Written task: Go through the listing and copy each line with the string "code".

Input material:
##############################

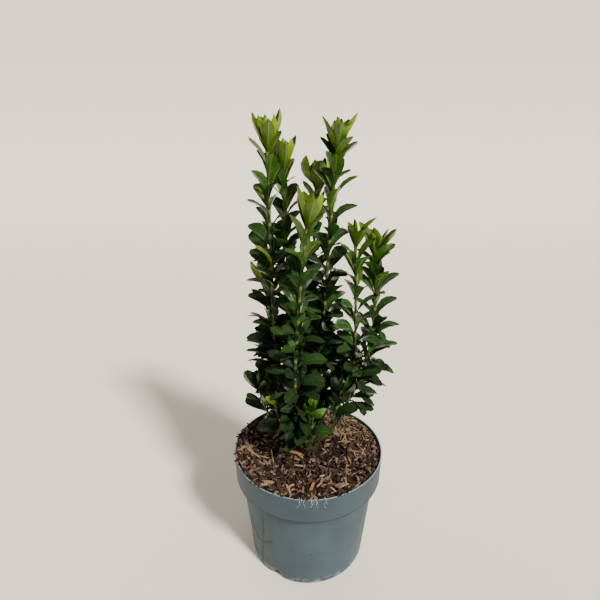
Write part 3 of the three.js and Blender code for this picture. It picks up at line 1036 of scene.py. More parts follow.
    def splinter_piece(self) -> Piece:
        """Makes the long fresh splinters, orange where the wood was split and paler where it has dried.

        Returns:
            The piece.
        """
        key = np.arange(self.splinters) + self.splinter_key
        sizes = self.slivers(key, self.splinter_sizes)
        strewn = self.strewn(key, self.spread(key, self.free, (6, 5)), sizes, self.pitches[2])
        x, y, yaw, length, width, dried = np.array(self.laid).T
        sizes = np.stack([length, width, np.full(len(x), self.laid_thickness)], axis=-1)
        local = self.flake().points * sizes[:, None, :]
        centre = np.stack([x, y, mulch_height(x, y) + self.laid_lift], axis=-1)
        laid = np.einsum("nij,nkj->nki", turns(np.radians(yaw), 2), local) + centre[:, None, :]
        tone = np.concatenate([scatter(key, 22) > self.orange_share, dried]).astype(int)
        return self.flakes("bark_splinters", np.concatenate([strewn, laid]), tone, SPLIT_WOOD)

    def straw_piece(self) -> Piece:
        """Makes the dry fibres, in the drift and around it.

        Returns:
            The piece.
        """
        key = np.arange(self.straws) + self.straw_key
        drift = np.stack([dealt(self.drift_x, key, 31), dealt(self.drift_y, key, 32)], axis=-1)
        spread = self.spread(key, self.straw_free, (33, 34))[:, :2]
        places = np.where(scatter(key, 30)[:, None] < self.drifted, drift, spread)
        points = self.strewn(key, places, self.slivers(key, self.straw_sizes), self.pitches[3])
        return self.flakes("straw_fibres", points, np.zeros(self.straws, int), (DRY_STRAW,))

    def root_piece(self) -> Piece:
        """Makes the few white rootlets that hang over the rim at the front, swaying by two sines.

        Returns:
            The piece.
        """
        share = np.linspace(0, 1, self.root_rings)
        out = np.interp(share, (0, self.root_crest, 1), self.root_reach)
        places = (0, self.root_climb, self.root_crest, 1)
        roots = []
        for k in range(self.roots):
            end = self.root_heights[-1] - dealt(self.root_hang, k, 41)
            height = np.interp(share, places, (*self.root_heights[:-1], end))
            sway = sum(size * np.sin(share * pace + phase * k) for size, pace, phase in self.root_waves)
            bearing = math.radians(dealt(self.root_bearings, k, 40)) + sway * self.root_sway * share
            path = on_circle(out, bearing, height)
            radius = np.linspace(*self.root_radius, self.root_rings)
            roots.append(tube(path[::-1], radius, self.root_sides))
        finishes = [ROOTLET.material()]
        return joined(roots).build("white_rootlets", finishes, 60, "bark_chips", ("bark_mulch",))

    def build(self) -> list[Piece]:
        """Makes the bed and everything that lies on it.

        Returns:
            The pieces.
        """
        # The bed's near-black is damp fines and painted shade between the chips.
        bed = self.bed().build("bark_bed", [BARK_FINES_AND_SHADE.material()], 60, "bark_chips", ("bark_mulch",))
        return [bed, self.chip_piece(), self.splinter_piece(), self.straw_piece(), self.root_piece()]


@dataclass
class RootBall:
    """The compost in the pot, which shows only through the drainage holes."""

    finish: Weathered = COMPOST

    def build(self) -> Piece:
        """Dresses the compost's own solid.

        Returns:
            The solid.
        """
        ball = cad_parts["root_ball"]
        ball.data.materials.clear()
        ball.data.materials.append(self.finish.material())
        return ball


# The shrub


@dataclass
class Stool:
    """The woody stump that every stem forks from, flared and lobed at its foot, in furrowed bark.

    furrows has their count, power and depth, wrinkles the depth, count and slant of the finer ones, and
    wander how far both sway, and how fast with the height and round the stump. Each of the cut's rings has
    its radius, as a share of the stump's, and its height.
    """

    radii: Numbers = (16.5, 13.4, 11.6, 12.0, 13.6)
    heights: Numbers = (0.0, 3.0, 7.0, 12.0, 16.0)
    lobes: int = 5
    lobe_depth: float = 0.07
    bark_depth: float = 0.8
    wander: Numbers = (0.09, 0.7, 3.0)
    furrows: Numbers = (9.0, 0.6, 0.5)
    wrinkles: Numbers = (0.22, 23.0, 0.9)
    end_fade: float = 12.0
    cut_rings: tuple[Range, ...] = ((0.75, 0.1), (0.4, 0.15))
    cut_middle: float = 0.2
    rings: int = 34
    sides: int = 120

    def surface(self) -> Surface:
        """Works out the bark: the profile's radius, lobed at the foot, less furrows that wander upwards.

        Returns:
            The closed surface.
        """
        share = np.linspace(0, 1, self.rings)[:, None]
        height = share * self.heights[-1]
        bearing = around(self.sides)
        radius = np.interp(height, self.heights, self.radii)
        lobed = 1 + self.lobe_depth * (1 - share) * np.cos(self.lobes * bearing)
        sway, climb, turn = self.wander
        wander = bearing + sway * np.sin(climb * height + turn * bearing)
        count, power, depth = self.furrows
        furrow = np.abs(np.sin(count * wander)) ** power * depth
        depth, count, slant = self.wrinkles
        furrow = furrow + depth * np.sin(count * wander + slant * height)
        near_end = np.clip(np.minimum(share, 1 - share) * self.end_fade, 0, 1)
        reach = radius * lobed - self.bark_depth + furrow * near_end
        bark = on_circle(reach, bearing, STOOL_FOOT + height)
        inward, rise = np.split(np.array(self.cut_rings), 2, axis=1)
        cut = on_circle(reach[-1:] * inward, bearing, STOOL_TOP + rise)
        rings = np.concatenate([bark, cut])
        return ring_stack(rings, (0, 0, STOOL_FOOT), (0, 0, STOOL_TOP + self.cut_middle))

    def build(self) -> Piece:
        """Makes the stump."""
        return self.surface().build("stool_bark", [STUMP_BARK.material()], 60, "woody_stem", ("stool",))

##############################

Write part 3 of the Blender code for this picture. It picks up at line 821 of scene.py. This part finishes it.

##############################

Complete answer:
Write part 3 of the three.js and Blender code for this picture. It picks up at line 1036 of scene.py. More parts follow.
Write part 3 of the Blender code for this picture. It picks up at line 821 of scene.py. This part finishes it.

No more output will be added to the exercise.